Within the data that follows, how many lines carry the string "bending"? Give the number alone.

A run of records
# # # #

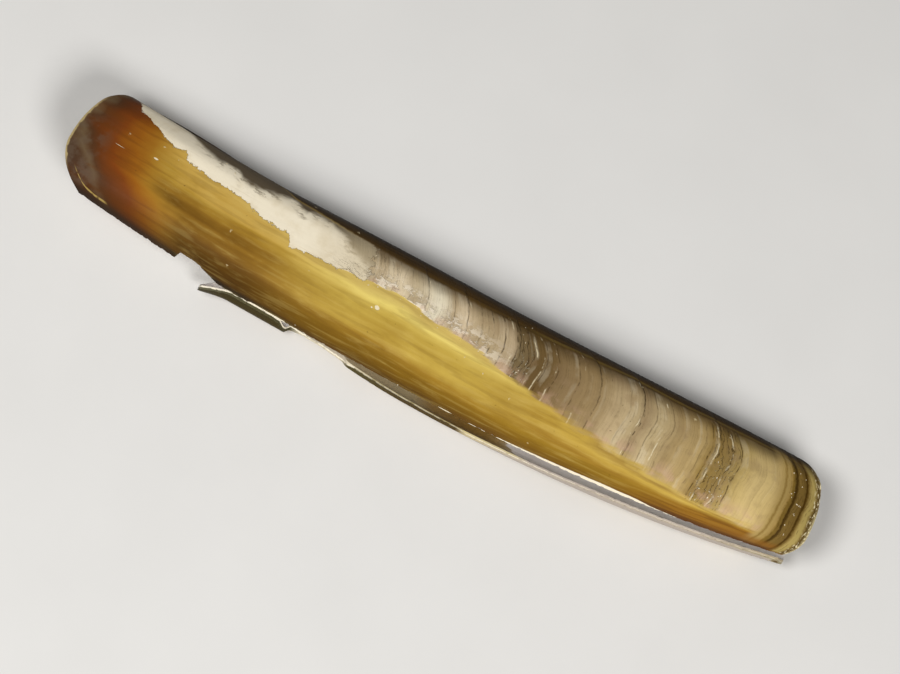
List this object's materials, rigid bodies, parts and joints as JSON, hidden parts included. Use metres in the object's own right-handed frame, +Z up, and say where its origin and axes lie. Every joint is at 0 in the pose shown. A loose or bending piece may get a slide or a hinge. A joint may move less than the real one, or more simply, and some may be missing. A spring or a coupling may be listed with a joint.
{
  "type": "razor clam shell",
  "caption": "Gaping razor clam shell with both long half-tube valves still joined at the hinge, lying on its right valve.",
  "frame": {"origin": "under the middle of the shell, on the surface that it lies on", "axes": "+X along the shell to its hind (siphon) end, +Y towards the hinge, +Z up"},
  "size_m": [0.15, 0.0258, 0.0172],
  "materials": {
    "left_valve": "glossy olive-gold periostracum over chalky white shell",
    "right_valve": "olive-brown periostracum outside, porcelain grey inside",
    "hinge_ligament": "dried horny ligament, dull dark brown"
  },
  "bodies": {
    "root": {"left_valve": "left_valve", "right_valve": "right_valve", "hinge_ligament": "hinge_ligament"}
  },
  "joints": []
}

# # # #

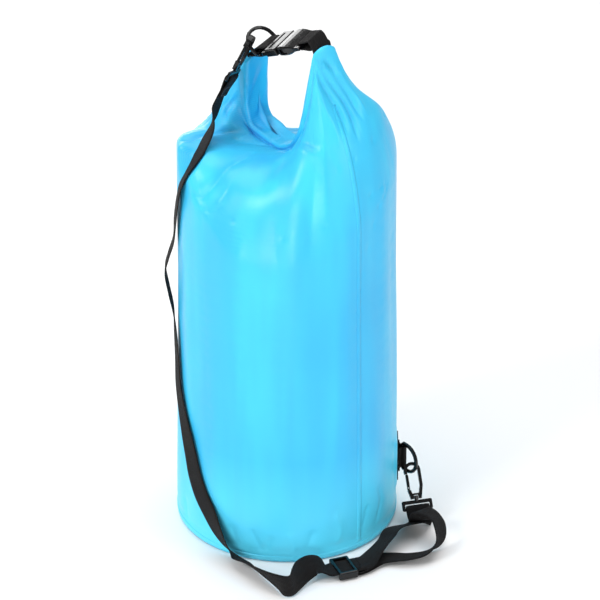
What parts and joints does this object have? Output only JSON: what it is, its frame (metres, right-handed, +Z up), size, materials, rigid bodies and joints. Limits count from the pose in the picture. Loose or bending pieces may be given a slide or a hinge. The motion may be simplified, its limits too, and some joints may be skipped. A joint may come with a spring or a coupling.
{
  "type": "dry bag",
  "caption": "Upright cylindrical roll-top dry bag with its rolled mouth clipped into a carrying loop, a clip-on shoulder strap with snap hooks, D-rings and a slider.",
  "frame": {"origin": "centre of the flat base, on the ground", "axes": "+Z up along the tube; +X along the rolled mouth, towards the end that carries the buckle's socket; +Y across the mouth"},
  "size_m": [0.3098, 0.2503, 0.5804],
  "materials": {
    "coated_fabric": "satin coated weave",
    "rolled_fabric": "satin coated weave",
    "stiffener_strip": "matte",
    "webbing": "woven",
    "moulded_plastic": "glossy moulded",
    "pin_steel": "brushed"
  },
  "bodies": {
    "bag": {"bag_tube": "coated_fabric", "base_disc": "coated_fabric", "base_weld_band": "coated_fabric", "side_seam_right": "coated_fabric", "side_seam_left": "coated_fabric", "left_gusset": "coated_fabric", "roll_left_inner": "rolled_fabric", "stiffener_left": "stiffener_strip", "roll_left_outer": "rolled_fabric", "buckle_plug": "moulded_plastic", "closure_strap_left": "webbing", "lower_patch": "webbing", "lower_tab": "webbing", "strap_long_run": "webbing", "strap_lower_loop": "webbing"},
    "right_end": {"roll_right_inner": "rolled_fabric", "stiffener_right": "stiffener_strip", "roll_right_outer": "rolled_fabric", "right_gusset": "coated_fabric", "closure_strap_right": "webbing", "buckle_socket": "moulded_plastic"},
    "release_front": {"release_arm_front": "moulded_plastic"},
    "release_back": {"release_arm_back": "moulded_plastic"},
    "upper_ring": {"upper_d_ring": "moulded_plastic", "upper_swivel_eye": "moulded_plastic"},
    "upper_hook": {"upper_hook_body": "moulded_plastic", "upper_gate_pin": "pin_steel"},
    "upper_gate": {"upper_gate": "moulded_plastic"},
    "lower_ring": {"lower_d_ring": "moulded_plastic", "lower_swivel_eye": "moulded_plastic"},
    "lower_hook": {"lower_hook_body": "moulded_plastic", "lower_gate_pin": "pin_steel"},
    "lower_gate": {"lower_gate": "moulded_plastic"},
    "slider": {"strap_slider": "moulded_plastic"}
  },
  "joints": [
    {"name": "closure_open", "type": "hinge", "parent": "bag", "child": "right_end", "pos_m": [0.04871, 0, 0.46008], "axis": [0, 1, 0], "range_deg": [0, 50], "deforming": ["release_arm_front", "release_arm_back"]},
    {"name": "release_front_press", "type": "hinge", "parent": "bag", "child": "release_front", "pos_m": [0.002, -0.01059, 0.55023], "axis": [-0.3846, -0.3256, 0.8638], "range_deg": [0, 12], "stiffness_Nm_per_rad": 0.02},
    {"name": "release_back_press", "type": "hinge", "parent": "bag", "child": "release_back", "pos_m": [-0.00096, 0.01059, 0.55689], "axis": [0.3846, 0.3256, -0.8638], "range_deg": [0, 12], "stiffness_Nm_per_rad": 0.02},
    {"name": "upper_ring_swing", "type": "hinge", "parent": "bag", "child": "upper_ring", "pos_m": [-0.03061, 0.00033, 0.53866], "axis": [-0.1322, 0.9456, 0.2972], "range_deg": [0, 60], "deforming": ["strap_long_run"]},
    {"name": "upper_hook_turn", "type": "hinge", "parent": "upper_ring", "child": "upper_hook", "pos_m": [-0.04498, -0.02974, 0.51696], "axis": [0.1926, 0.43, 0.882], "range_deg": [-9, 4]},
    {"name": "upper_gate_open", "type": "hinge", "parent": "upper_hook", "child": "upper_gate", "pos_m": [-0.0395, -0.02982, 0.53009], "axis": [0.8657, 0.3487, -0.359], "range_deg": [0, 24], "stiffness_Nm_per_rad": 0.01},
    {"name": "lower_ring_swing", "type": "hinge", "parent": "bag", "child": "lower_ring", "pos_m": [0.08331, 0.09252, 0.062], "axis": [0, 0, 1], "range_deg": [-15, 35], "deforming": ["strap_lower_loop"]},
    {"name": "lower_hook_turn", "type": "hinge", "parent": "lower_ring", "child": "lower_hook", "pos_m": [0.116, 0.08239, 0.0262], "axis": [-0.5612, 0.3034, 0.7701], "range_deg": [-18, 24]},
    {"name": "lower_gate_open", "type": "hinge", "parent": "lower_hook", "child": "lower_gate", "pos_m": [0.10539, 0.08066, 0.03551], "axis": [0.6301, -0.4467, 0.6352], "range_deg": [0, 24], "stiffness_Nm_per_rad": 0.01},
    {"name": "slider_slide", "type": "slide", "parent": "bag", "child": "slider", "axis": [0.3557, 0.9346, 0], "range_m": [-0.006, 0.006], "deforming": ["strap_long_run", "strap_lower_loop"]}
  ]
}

# # # #

OUTPUT
2